How To Ask For Sponsorship: Questions For The First Meeting (2024)

Asking For Sponsorship Is Easy!

As Long As You Don’t Ask For Money (Yet!)

Prospecting is arguably the most important part of the sponsorship sales process. It is through the process of discovery meetings, geared towards information gathering rather than sales, that you learn whether or not the market will support your goals.

The goal of the first meeting is not to make the sale but to gather information and demine whether or not you have a fit. The types of questions that you should ask your prospects must reflect the goals of the first meeting.

10+ Questions To Ask Potential Sponsors

Here are the five most important questions you should be asking in the first meeting in order to be able to create a customsponsorship package:

Who is your target audience?

This starts the meeting on the right path, right away. Don’t launch into a pitch, instead, get your prospect talking about their target audience. Not only will this give you valuable information for your proposal and your own audience research but it shows your prospect that you understand how sponsorship works.

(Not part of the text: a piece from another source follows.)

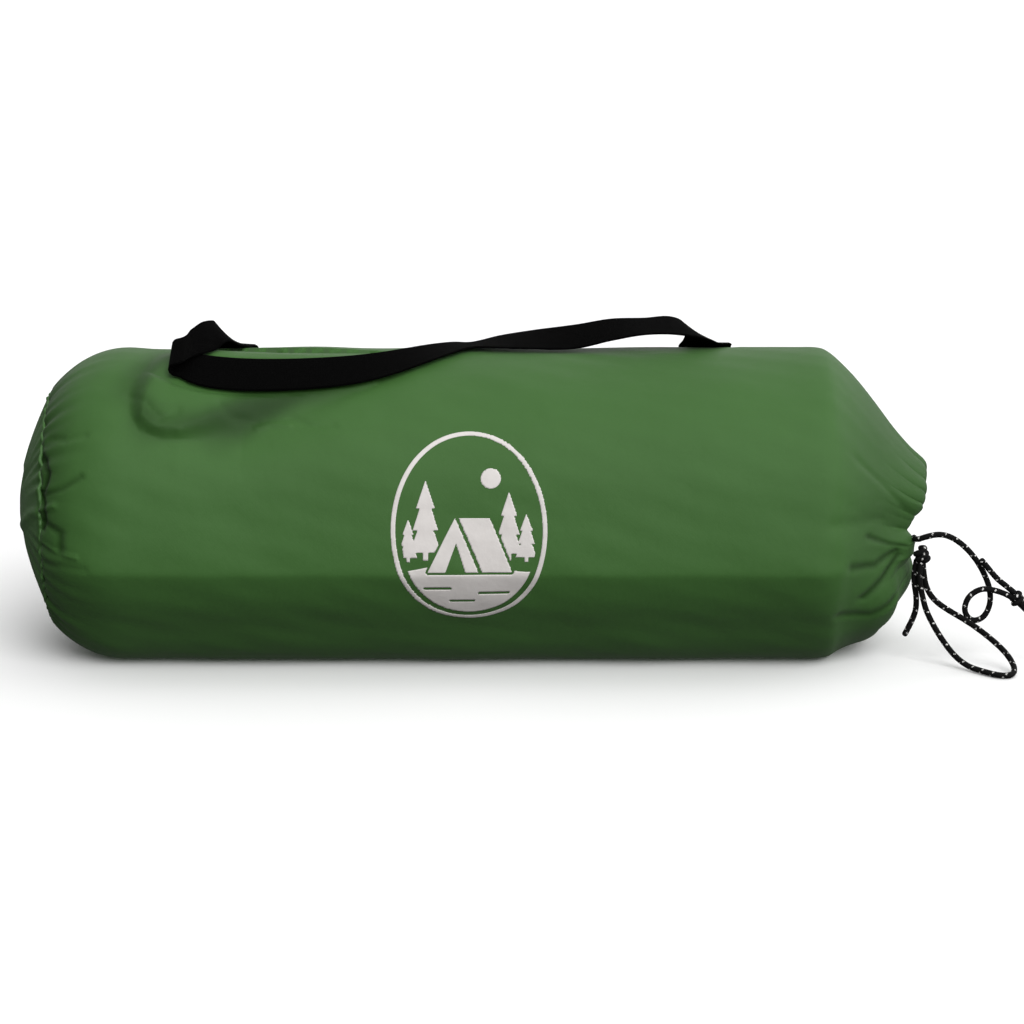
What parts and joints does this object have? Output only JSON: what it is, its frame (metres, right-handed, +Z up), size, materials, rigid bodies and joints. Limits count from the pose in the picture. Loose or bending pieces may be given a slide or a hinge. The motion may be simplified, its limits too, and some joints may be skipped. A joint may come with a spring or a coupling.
{
  "type": "packed tent in a carry bag",
  "caption": "Tent packed in a round drawcord carry bag with a webbing strap, holding the rolled tent, a pole bundle and a peg bag.",
  "frame": {"origin": "middle of the bag's length and width on the plane it lies on, measured without the drawcord's free ends", "axes": "+X along the bag to its drawn mouth, +Y away from the printed side, +Z up"},
  "size_m": [0.7384, 0.2263, 0.237],
  "materials": {
    "bag_cloth": "coated plain-weave polyester, soft sheen",
    "binding_tape": "woven tape",
    "badge_print": "matt screen print on the cloth",
    "webbing": "woven polypropylene webbing",
    "thread": "sewing thread",
    "drawcord": "braided cord with pale flecks",
    "flysheet_cloth": "coated polyester",
    "inner_tent_cloth": "breathable polyester",
    "tie_tape": "woven tape",
    "pole_bag_cloth": "plain-weave polyester",
    "tie_cord": "braided cord",
    "fibreglass": "pultruded fibreglass, satin",
    "ferrule_steel": "zinc-plated",
    "elastic": "covered elastic cord",
    "peg_steel": "zinc-plated wire"
  },
  "bodies": {
    "carry_bag": {"bag_body": "bag_cloth", "bag_end_panel": "bag_cloth", "end_seam_binding": "binding_tape", "lengthwise_seam": "bag_cloth", "printed_badge": "badge_print", "strap_sewn_end_left": "webbing", "strap_sewn_end_right": "webbing", "strap_bar_tacks": "thread", "mouth_gather": "bag_cloth", "drawcord_hem": "bag_cloth", "drawcord_in_hem": "drawcord", "drawcord_sprung_end": "drawcord", "drawcord_bow_loop": "drawcord", "drawcord_short_tail": "drawcord", "drawcord_turned_back_end": "drawcord", "exit_knot": "drawcord", "end_knot": "drawcord"},
    "strap": {"carry_strap": "webbing"},
    "tent_roll": {"flysheet_roll": "flysheet_cloth", "inner_tent_roll": "inner_tent_cloth", "roll_tie_left": "tie_tape", "roll_tie_right": "tie_tape"},
    "pole_bundle": {"pole_bag": "pole_bag_cloth", "pole_bag_tie": "tie_cord", "pole_sections": "fibreglass", "pole_ferrules": "ferrule_steel", "shock_cord": "elastic", "pole_end_tips": "ferrule_steel"},
    "peg_kit": {"peg_bag": "pole_bag_cloth", "peg_bag_tie": "tie_cord", "pegs": "peg_steel"}
  },
  "joints": [
    {"name": "strap_swing", "type": "hinge", "parent": "carry_bag", "child": "strap", "pos_m": [0, 0.028, 0.2182], "axis": [-1, 0, 0], "range_deg": [0, 95]},
    {"name": "tent_slide", "type": "slide", "parent": "carry_bag", "child": "tent_roll", "axis": [1, 0, 0], "range_m": [0, 0.7], "deforming": ["mouth_gather", "drawcord_hem", "drawcord_in_hem", "drawcord_sprung_end", "drawcord_bow_loop", "drawcord_short_tail", "drawcord_turned_back_end", "exit_knot", "end_knot"]},
    {"name": "pole_slide", "type": "slide", "parent": "tent_roll", "child": "pole_bundle", "axis": [1, 0, 0], "range_m": [0, 0.4]},
    {"name": "peg_slide", "type": "slide", "parent": "tent_roll", "child": "peg_kit", "axis": [1, 0, 0], "range_m": [0, 0.12]}
  ]
}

What action do your customers take right before they make a purchase? How do you typically get them to take that action?

You want to get to know your prospect’s sales cycle and what they see as the most important steps in that sales cycle. Far too often, sponsorship sales professionals rely on logo placement, awareness building and old-school sponsorship tactics without first learning whether or not your prospect even cares about “awareness”. If your prospect is struggling to get customers into their sales funnel and you can help with that, you will stand out from the crowd as a valuable partner.

Tell me about a sponsorship agreement that went badly and why? What made it not produce ROI?

Learning what your prospect hates, what is unlikely to produce ROI and what frustrates them is a GREAT way to avoid making the same mistakes as your competitors. Be ready to hear about things that may be in your stock package or about the assumptions you made about your prospect (good thing you didn’t lead with the sponsorship package, isn’t it?).

What can you tell me about your sales goals for the coming year?

Sales goals typically come with a budget and marketing plan. This is a good thing. Sales goals are the things that your prospect will be measured against, and getting them talking about their pain points will give you an insight into where they may be willing to invest.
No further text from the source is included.